(288a) Antigone: Algorithms for Continuous / Integer Global Optimization of Nonlinear Equations

Authors: 
Misener, R., Imperial College
Floudas, C. A., Princeton University



Deterministic global optimization of mixed-integer nonlinear programs (MINLP) is broadly applicable in diverse domains ranging from molecular biology to refinery operations to computational chemistry to synthesizing sustainable processes. Our recent work developed solution strategies for two classes of deterministic global optimization problems: mixed-integer quadratically constrained quadratic programs (MIQCQP) and mixed-integer signomial optimization problems (MISO) [4, 5, 6, 7]. A software implementation illustrated and validated the proposed MIQCQP and MISO computational frameworks; we further collaborated with the GAMS Development Corporation to publicly release the MIQCQP framework as the Global Mixed-Integer Quadratic Optimizer (GloMIQO; first available in GAMS 23.8).  GloMIQO has been subsequently used for applications including multiperiod blend scheduling [2, 3] and water-using network design [1].

This presentation introduces ANTIGONE (Algorithms for coNTinuous / Integer Global Optimization of Nonlinear Expressions), a computational framework and associated software implementation for globally optimizing nonconvex MINLP. ANTIGONE integrates our previous MIQCQP [4, 5, 7] and MISO [6] work into a cohesive whole; ANTIGONE further generalizes the computational framework to include exponential and logarithmic functions.

The structure of the ANTIGONE framework includes: reformulating input; finding special mathematical structure; branch-and-cut global optimization. The types of special structure that ANTIGONE considers are: reformulation-linearization technique (RLT) equations; convexity/concavity; edge-convexity/edge-concavity; αBB relaxations; term-specific underestimators.
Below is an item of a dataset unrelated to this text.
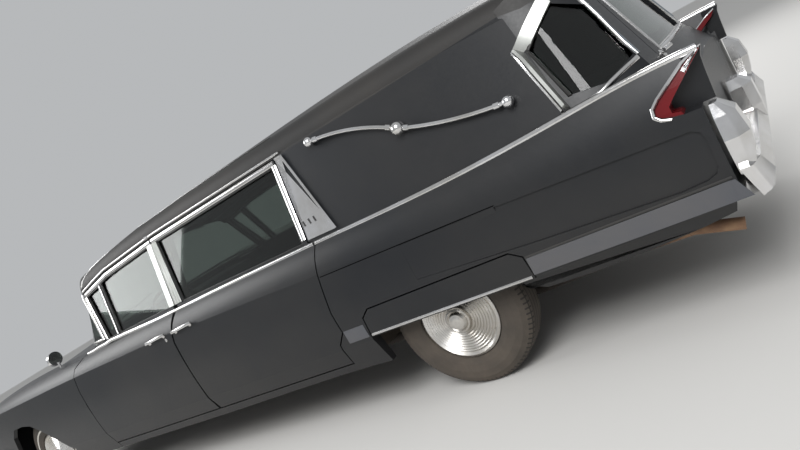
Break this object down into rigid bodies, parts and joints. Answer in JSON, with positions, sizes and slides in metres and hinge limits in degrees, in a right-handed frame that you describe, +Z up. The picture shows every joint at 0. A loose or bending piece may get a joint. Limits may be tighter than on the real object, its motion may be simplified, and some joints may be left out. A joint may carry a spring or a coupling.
{
  "type": "hearse",
  "caption": "Long landau-style hearse with tail fins, side-opening rear door, rear-hinged rear doors, wheel skirts and a flat load deck.",
  "frame": {"origin": "on the ground under the middle of the car, at the bottom centre of its bounding box", "axes": "+X forward along the car, +Y to the driver's left, +Z up"},
  "size_m": [6.338, 1.9906, 1.6441],
  "materials": {
    "body_paint": "flat charcoal black, dusty",
    "roof_paint": "flat black, faded towards brown",
    "tinted_glass": "green-tinted safety glass",
    "lamp_glass": "clear pressed lamp glass",
    "red_lens": "red moulded lens",
    "chrome": "worn chrome and stainless trim",
    "tyre_rubber": "dusty black rubber with a thin pale band",
    "chassis_black": "satin black, dusty",
    "cast_metal": "bare and greasy",
    "rusty_pipe": "rusty steel tube",
    "deck_wood": "varnished boards",
    "lining": "dark grained trim",
    "wheel_plastic": "hard black rim",
    "seat_leather": "worn dark upholstery"
  },
  "bodies": {
    "body": {"b_pillars": "lining", "body_sides": "body_paint", "bumper_front": "chrome", "bumper_rear": "chrome", "chassis_frame": "chassis_black", "cowl": "body_paint", "dashboard": "lining", "engine_block": "cast_metal", "exhaust": "rusty_pipe", "fender_mirror": "chrome", "fenders": "body_paint", "floor_pan": "chassis_black", "front_panel": "body_paint", "front_seat": "seat_leather", "front_suspension": "chassis_black", "fuel_tank": "chassis_black", "glass_quarter": "tinted_glass", "grille": "chrome", "headlamps": "lamp_glass", "inner_fenders": "chassis_black", "landau_bars": "chrome", "load_deck": "deck_wood", "radiator": "chassis_black", "rear_axle": "chassis_black", "rear_panel": "body_paint", "roof": "roof_paint", "skirts": "body_paint", "steering_column": "lining", "tail_lamps": "red_lens", "windshield": "tinted_glass"},
    "hood": {"hood": "body_paint"},
    "door_front_left": {"door_front_left": "body_paint", "glass_front_left": "tinted_glass"},
    "door_front_right": {"door_front_right": "body_paint", "glass_front_right": "tinted_glass"},
    "door_rear_left": {"door_rear_left": "body_paint", "glass_rear_left": "tinted_glass"},
    "door_rear_right": {"door_rear_right": "body_paint", "glass_rear_right": "tinted_glass"},
    "tail_door": {"tail_door": "body_paint", "glass_tail": "tinted_glass"},
    "knuckle_left": {"knuckle_left": "cast_metal"},
    "knuckle_right": {"knuckle_right": "cast_metal"},
    "wheel_front_left": {"tyre_front_left": "tyre_rubber", "wheel_front_left": "chrome"},
    "wheel_front_right": {"tyre_front_right": "tyre_rubber", "wheel_front_right": "chrome"},
    "wheel_rear_left": {"tyre_rear_left": "tyre_rubber", "wheel_rear_left": "chrome"},
    "wheel_rear_right": {"tyre_rear_right": "tyre_rubber", "wheel_rear_right": "chrome"},
    "steering_wheel": {"steering_wheel": "wheel_plastic"}
  },
  "joints": [
    {"name": "hood_hinge", "type": "hinge", "parent": "body", "child": "hood", "pos_m": [1.53, 0, 1.04], "axis": [0, -1, 0], "range_deg": [0, 50]},
    {"name": "door_front_left_hinge", "type": "hinge", "parent": "body", "child": "door_front_left", "pos_m": [1.275, 0.996, 0.65], "axis": [0, 0, -1], "range_deg": [0, 65]},
    {"name": "door_front_right_hinge", "type": "hinge", "parent": "body", "child": "door_front_right", "pos_m": [1.275, -0.996, 0.65], "axis": [0, 0, 1], "range_deg": [0, 65]},
    {"name": "door_rear_left_hinge", "type": "hinge", "parent": "body", "child": "door_rear_left", "pos_m": [-1.135, 0.996, 0.65], "axis": [0, 0, 1], "range_deg": [0, 70]},
    {"name": "door_rear_right_hinge", "type": "hinge", "parent": "body", "child": "door_rear_right", "pos_m": [-1.135, -0.996, 0.65], "axis": [0, 0, -1], "range_deg": [0, 70]},
    {"name": "tail_door_hinge", "type": "hinge", "parent": "body", "child": "tail_door", "pos_m": [-3.065, -0.63, 0.8], "axis": [0, 0, 1], "range_deg": [0, 100]},
    {"name": "steer_left", "type": "hinge", "parent": "body", "child": "knuckle_left", "pos_m": [2.252, 0.69, 0.355], "axis": [0, 0, 1], "range_deg": [-32, 32]},
    {"name": "steer_right", "type": "hinge", "parent": "body", "child": "knuckle_right", "pos_m": [2.252, -0.69, 0.355], "axis": [0, 0, 1], "range_deg": [-32, 32]},
    {"name": "steering_wheel_turn", "type": "hinge", "parent": "body", "child": "steering_wheel", "pos_m": [0.65, 0.37, 0.93], "axis": [-0.9135, 0, 0.4067], "range_deg": [-610, 610]},
    {"name": "wheel_front_left_spin", "type": "hinge", "parent": "knuckle_left", "child": "wheel_front_left", "pos_m": [2.252, 0.785, 0.355], "axis": [0, 1, 0], "continuous": true},
    {"name": "wheel_front_right_spin", "type": "hinge", "parent": "knuckle_right", "child": "wheel_front_right", "pos_m": [2.252, -0.785, 0.355], "axis": [0, 1, 0], "continuous": true},
    {"name": "wheel_rear_left_spin", "type": "hinge", "parent": "body", "child": "wheel_rear_left", "pos_m": [-1.71, 0.785, 0.355], "axis": [0, 1, 0], "continuous": true},
    {"name": "wheel_rear_right_spin", "type": "hinge", "parent": "body", "child": "wheel_rear_right", "pos_m": [-1.71, -0.785, 0.355], "axis": [0, 1, 0], "continuous": true}
  ],
  "couplings": [
    {"joint": "steer_right", "follows": "steer_left", "ratio": 1},
    {"joint": "steering_wheel_turn", "follows": "steer_left", "ratio": 19}
  ]
}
The purpose of this presentation is to show how the extensible structure of ANTIGONE realizes the MIQCQP and MISO computational frameworks [4, 5, 6, 7]; We develop ANTIGONE as a global optimization framework exploiting an array of special mathematical structure components. After defining a test suite of 1705 optimization problems from standard libraries and the open literature, we present extensive computational results demonstrating the capacity of ANTIGONE.

References

[1] P. M. Castro and J. P. Teles. Comparison of global optimization algorithms for the design of water-using networks. Comput. Chem. Eng., 52(0):249 – 261, 2013.

[2] S. P. Kolodziej, P. M. Castro, and I. E. Grossmann. Global optimization of bilinear programs with a multiparametric disaggregation technique. J. Glob. Optim., 2013. In Press.

[3] S. P. Kolodziej, I. E. Grossmann, K. C. Furman, and N. W. Sawaya. A discretization-based approach for the optimization of the multiperiod blend scheduling problem. Comput. Chem. Eng., 2013. In Press.

[4] R. Misener and C. A. Floudas. Global optimization of mixed-integer quadratically-constrained quadratic programs (MIQCQP) through piecewise-linear and edge-concave relaxations. Math. Program. B, 136:155–182, 2012.

[5] R. Misener and C. A. Floudas. GloMIQO: Global Mixed-Integer Quadratic Optimizer. J. Glob. Optim., 2012. In Press; DOI: 10.1007/s10898-012-9874-7.

[6] R. Misener and C. A. Floudas. A framework for globally optimizing mixed-integer signomial programs. 2013. Submitted for Publication.

[7] R. Misener, J. B. Smadbeck, and C. A. Floudas. Dynamically-generated cutting planes for mixed-integer quadratically-constrained quadratic programs and their incorporation into GloMIQO 2.0. 2012. Submitted for Publication.